Continue to invest in roads to support new housing and local growth

Last updated: 02:29pm 22 November 2019

We will continue to develop the strategic road network, providing extra lanes on our motorways and improving key routes whilst also paying attention to parts of the country left behind because of poor transport connections. We will continue to invest in roads to fix pinch points and open up opportunities for new housing and local growth.

Conservative Party Manifesto 2017, p.24

Our verdict

In July 2017 the government announced a Transport Investment Strategy, which included the creation of a “Major Road Network” (MRN) to enable local authorities to upgrade A roads under their management. The MRN also specifies objectives such as reducing congestion, making the road network more reliable, supporting new housing, rebalancing the economy and improving productivity. The most recent progress update in December 2018 called for bids from local authorities for their top ten priority schemes.

Also mentioned in the Transport Investment Strategy was the Road Investment Strategy, which began under the previous government and is ongoing. The first phase runs from 2015 to 2020 and has seen more than a third of its projects cancelled or delayed. The second phase will take place during 2020-25, and the government has earmarked £25.3 billion to pay for it. In addition, the government has announced that an extra 18 road schemes, costing £100 million, have been given permission to move to the next stage of development.

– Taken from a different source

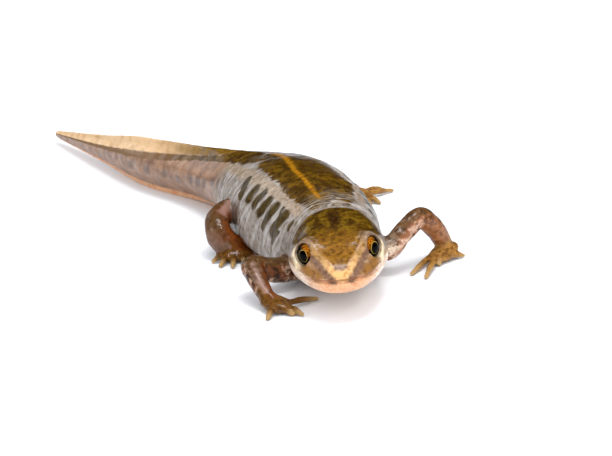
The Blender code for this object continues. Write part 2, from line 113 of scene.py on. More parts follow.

In terms of meeting the objective of fixing “pinch points”, it’s worth noting that the policy of road building is criticised by some for environmental reasons, but also on the grounds that new roads often simply fill up with more traffic.

The government’s planned road schemes have a long way to go before completion, and there is no guarantee that they will achieve their objectives of reducing congestion, generating economic growth and promoting new housing. However, this is a policy to “continue to invest”, and on that basis we think there’s enough evidence to consider it ‘done’.